[What the task asks] Copy out all of the material exactly.

▬▬▬▬▬▬▬▬▬▬

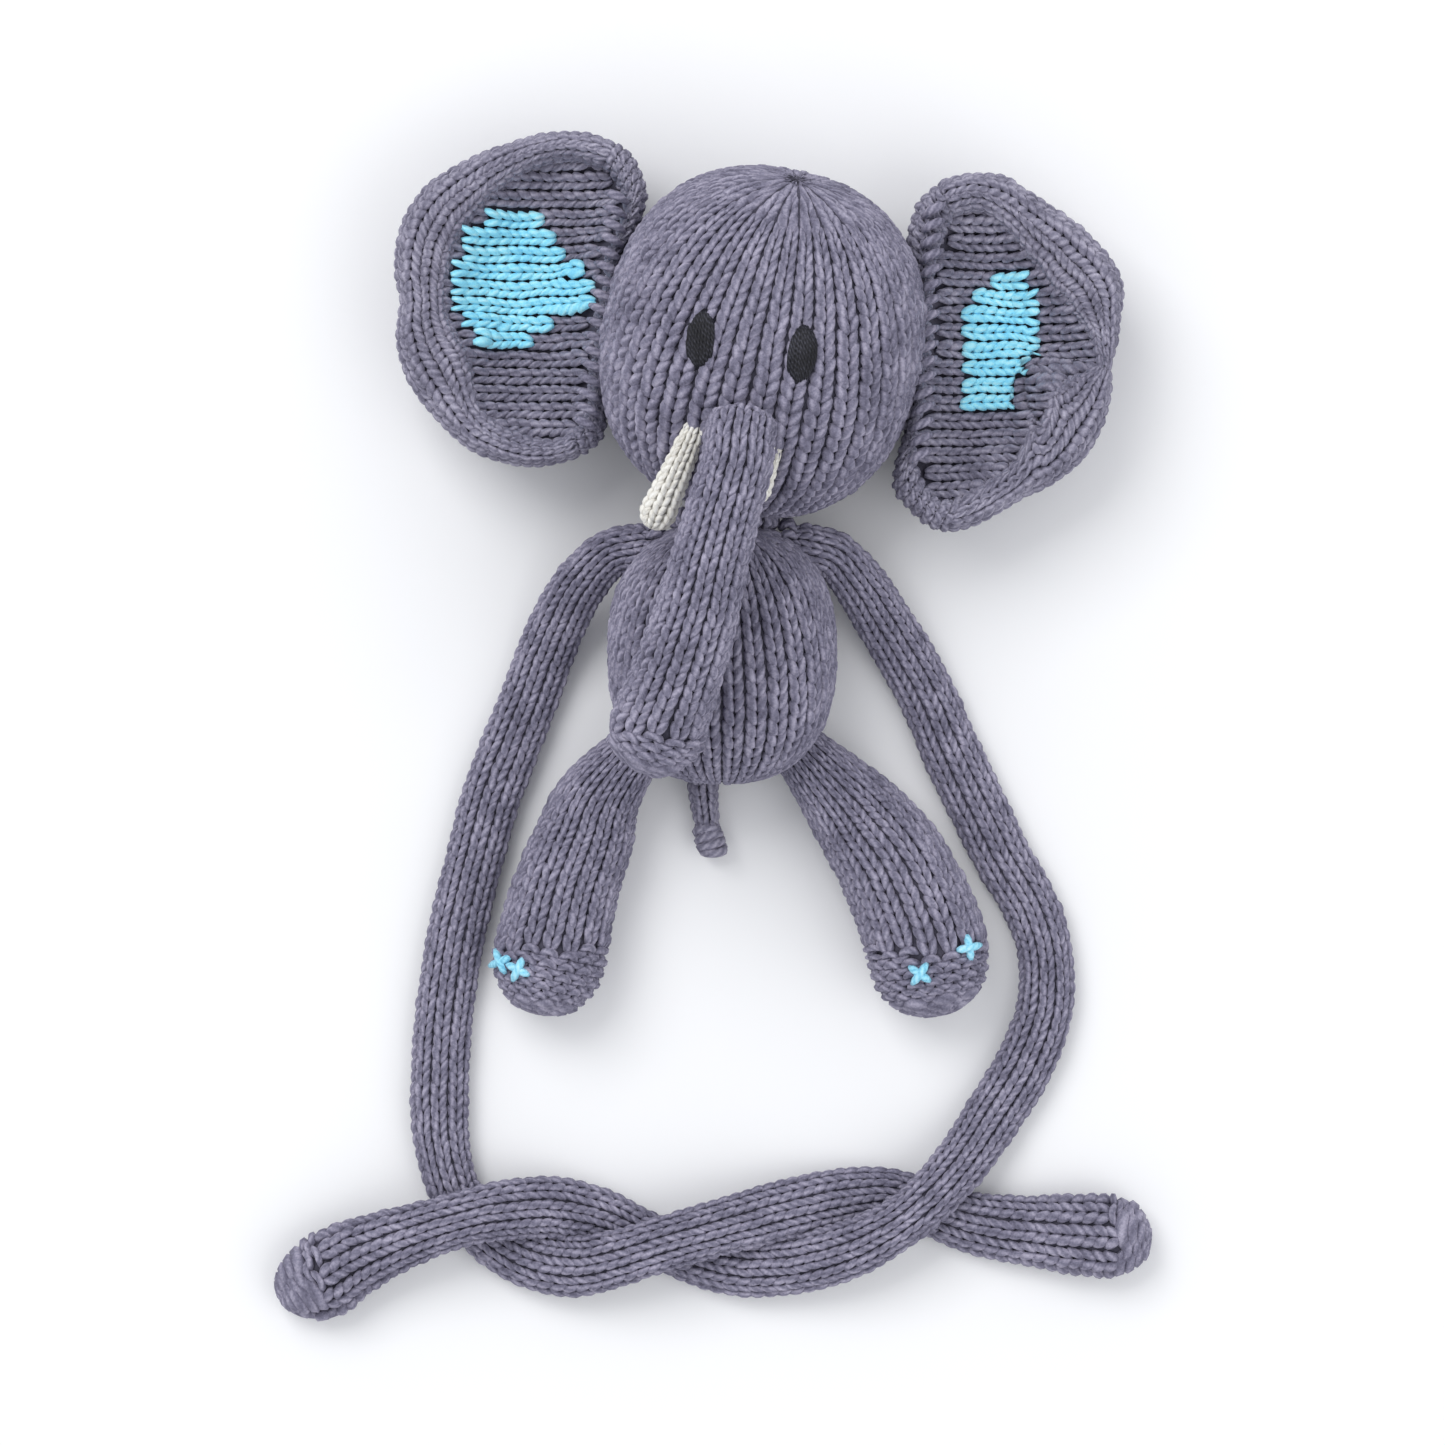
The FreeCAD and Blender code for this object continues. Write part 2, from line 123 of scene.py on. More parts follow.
EAR_CENTRES = {"left": (-45.0, 108.0), "right": (78.0, 97.0)}
EAR_OUTER = {
    "left": [
        (-19, 146), (-29.5, 151), (-49.3, 148.6), (-61.3, 143.6), (-70.3, 138.6), (-77, 128.6),
        (-78.8, 118.6), (-77.2, 108.6), (-78.3, 98.6), (-75.5, 88.6), (-67.8, 78.6), (-59.5, 71.1),
        (-44.5, 66.9), (-35, 68.6), (-26.5, 73.5), (-25.5, 90), (-24, 105), (-21.5, 120),
        (-15, 136),
    ],
    "right": [
        (50, 127), (53, 135), (59.3, 139.4), (66.8, 140.9), (74.5, 140.4), (79.3, 136.9),
        (86.8, 132.1), (97.5, 123.6), (102.5, 117.6), (104.3, 112.6), (103.5, 104.9),
        (102.4, 97.6), (101, 92.1), (101.3, 86.1), (99.3, 78.1), (94.5, 69.1), (89, 64.4),
        (79.3, 59.4), (72, 55.1), (63, 50.9), (57, 50.9), (52, 54.6), (46, 61.5), (49, 75),
        (51, 88), (52, 98), (52, 112),
    ],
}
EAR_INNER = {
    "left": [
        (-25, 141), (-37.3, 143.4), (-49, 138.4), (-56.8, 130.9), (-62.5, 122.6), (-64.3, 114.9),
        (-65, 106.1), (-59.5, 97.1), (-58.5, 91.1), (-56.8, 82.4), (-49, 76.6), (-38, 74),
        (-32, 78), (-30.5, 92), (-29, 106), (-26.5, 120), (-21, 133),
    ],
    "right": [
        (58.5, 122), (61.8, 129.6), (68.5, 130.9), (74.5, 126.1), (80.5, 118.1), (85.5, 110.9),
        (91.5, 104.9), (96.3, 96.4), (97.5, 92.6), (91.5, 90.4), (84.3, 87.4), (80.5, 82.4),
        (81.8, 75.9), (77, 69.1), (70.8, 64.9), (64.3, 60.1), (58, 58.5), (53, 66), (55, 84),
        (57, 98), (57, 112),
    ],
}
# Section of an ear from inside the hollow over the rolled rim and down the back to the middle:
# shares of the inner and outer outline's radius, and height.
EAR_SECTION = [
    (0.95, 0.05, 21.0), (1.0, 0.0, 26.0), (0.854, 0.146, 31.0), (0.5, 0.5, 33.2),
    (0.146, 0.854, 31.0), (0.0, 1.0, 26.0), (0.0, 0.985, 18.0), (0.0, 0.90, 9.5),
    (0.0, 0.70, 3.6), (0.0, 0.45, 2.4), (0.0, 0.05, 2.2),
]
EAR_USUAL_RADII = (26.0, 38.0)
NARROWEST_RIM = 4.0
EAR_WALE = 5.0
EAR_ROW = 3.0
EAR_KNIT_WALES = 11
EAR_PURL_WALES = 6
EAR_SEAM_STITCHES = 17
EAR_SEAMS = {
    "left": ((-31.0, 76.0, 34.0), (-22.6, 136.0, 34.0)),
    "right": ((52.9, 68.0, 34.0), (56.6, 133.0, 34.0)),
}
EAR_SEAM_SIDE = {"left": (-72.0, 62.0), "right": (118.0, 250.0)}
LINING_FLOOR = 14.0
LINING_RISE = 10.5
LINING_CURVE = 2.4
LINING_RIPPLE = 0.5
LINING_EDGE = 1.12    # share of the way at which the lining stops rising
LINING_WALE = 4.5
LINING_ROW = 2.9
PATCHES = {
    "left": [
        (-53, 132.6), (-43, 131.9), (-37.8, 127.9), (-33.0, 119.5), (-26.6, 114.2),
        (-26.6, 108.0), (-36.0, 105.4), (-41.5, 99.4), (-52.5, 97.1), (-58.5, 96.6),
        (-61.3, 104.1), (-64.3, 112.4), (-62.5, 120.6), (-58.5, 127.9),
    ],
    "right": [
        (69.8, 115.1), (79.3, 116.4), (82.5, 109.6), (84.3, 104.1), (81.8, 95.1),
        (77.5, 87.9), (73, 79.4), (66.3, 79.0), (62.3, 83.1), (61.3, 97.6), (64, 108.4),
        (66.0, 112.1),
    ],
}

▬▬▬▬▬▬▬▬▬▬

[Solution for this task]
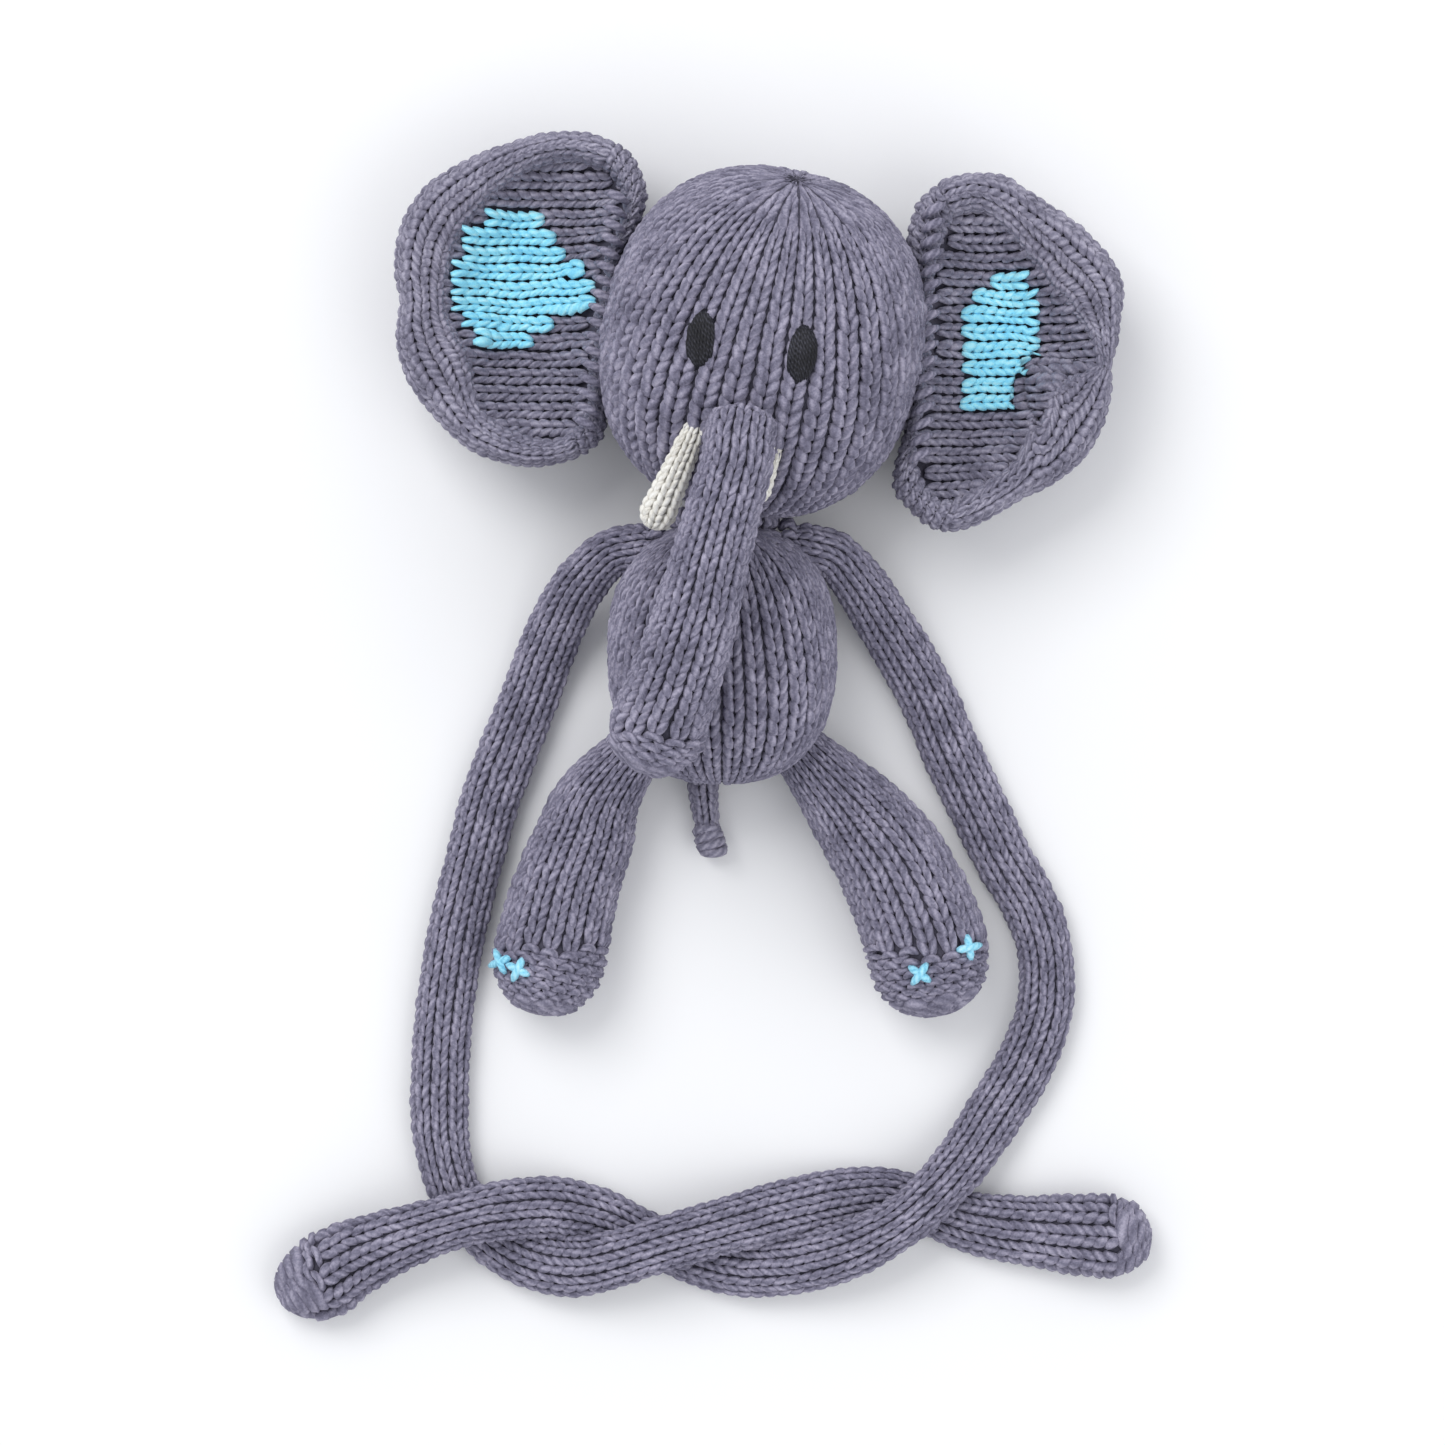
The FreeCAD and Blender code for this object continues. Write part 2, from line 123 of scene.py on. More parts follow.
EAR_CENTRES = {"left": (-45.0, 108.0), "right": (78.0, 97.0)}
EAR_OUTER = {
    "left": [
        (-19, 146), (-29.5, 151), (-49.3, 148.6), (-61.3, 143.6), (-70.3, 138.6), (-77, 128.6),
        (-78.8, 118.6), (-77.2, 108.6), (-78.3, 98.6), (-75.5, 88.6), (-67.8, 78.6), (-59.5, 71.1),
        (-44.5, 66.9), (-35, 68.6), (-26.5, 73.5), (-25.5, 90), (-24, 105), (-21.5, 120),
        (-15, 136),
    ],
    "right": [
        (50, 127), (53, 135), (59.3, 139.4), (66.8, 140.9), (74.5, 140.4), (79.3, 136.9),
        (86.8, 132.1), (97.5, 123.6), (102.5, 117.6), (104.3, 112.6), (103.5, 104.9),
        (102.4, 97.6), (101, 92.1), (101.3, 86.1), (99.3, 78.1), (94.5, 69.1), (89, 64.4),
        (79.3, 59.4), (72, 55.1), (63, 50.9), (57, 50.9), (52, 54.6), (46, 61.5), (49, 75),
        (51, 88), (52, 98), (52, 112),
    ],
}
EAR_INNER = {
    "left": [
        (-25, 141), (-37.3, 143.4), (-49, 138.4), (-56.8, 130.9), (-62.5, 122.6), (-64.3, 114.9),
        (-65, 106.1), (-59.5, 97.1), (-58.5, 91.1), (-56.8, 82.4), (-49, 76.6), (-38, 74),
        (-32, 78), (-30.5, 92), (-29, 106), (-26.5, 120), (-21, 133),
    ],
    "right": [
        (58.5, 122), (61.8, 129.6), (68.5, 130.9), (74.5, 126.1), (80.5, 118.1), (85.5, 110.9),
        (91.5, 104.9), (96.3, 96.4), (97.5, 92.6), (91.5, 90.4), (84.3, 87.4), (80.5, 82.4),
        (81.8, 75.9), (77, 69.1), (70.8, 64.9), (64.3, 60.1), (58, 58.5), (53, 66), (55, 84),
        (57, 98), (57, 112),
    ],
}
# Section of an ear from inside the hollow over the rolled rim and down the back to the middle:
# shares of the inner and outer outline's radius, and height.
EAR_SECTION = [
    (0.95, 0.05, 21.0), (1.0, 0.0, 26.0), (0.854, 0.146, 31.0), (0.5, 0.5, 33.2),
    (0.146, 0.854, 31.0), (0.0, 1.0, 26.0), (0.0, 0.985, 18.0), (0.0, 0.90, 9.5),
    (0.0, 0.70, 3.6), (0.0, 0.45, 2.4), (0.0, 0.05, 2.2),
]
EAR_USUAL_RADII = (26.0, 38.0)
NARROWEST_RIM = 4.0
EAR_WALE = 5.0
EAR_ROW = 3.0
EAR_KNIT_WALES = 11
EAR_PURL_WALES = 6
EAR_SEAM_STITCHES = 17
EAR_SEAMS = {
    "left": ((-31.0, 76.0, 34.0), (-22.6, 136.0, 34.0)),
    "right": ((52.9, 68.0, 34.0), (56.6, 133.0, 34.0)),
}
EAR_SEAM_SIDE = {"left": (-72.0, 62.0), "right": (118.0, 250.0)}
LINING_FLOOR = 14.0
LINING_RISE = 10.5
LINING_CURVE = 2.4
LINING_RIPPLE = 0.5
LINING_EDGE = 1.12    # share of the way at which the lining stops rising
LINING_WALE = 4.5
LINING_ROW = 2.9
PATCHES = {
    "left": [
        (-53, 132.6), (-43, 131.9), (-37.8, 127.9), (-33.0, 119.5), (-26.6, 114.2),
        (-26.6, 108.0), (-36.0, 105.4), (-41.5, 99.4), (-52.5, 97.1), (-58.5, 96.6),
        (-61.3, 104.1), (-64.3, 112.4), (-62.5, 120.6), (-58.5, 127.9),
    ],
    "right": [
        (69.8, 115.1), (79.3, 116.4), (82.5, 109.6), (84.3, 104.1), (81.8, 95.1),
        (77.5, 87.9), (73, 79.4), (66.3, 79.0), (62.3, 83.1), (61.3, 97.6), (64, 108.4),
        (66.0, 112.1),
    ],
}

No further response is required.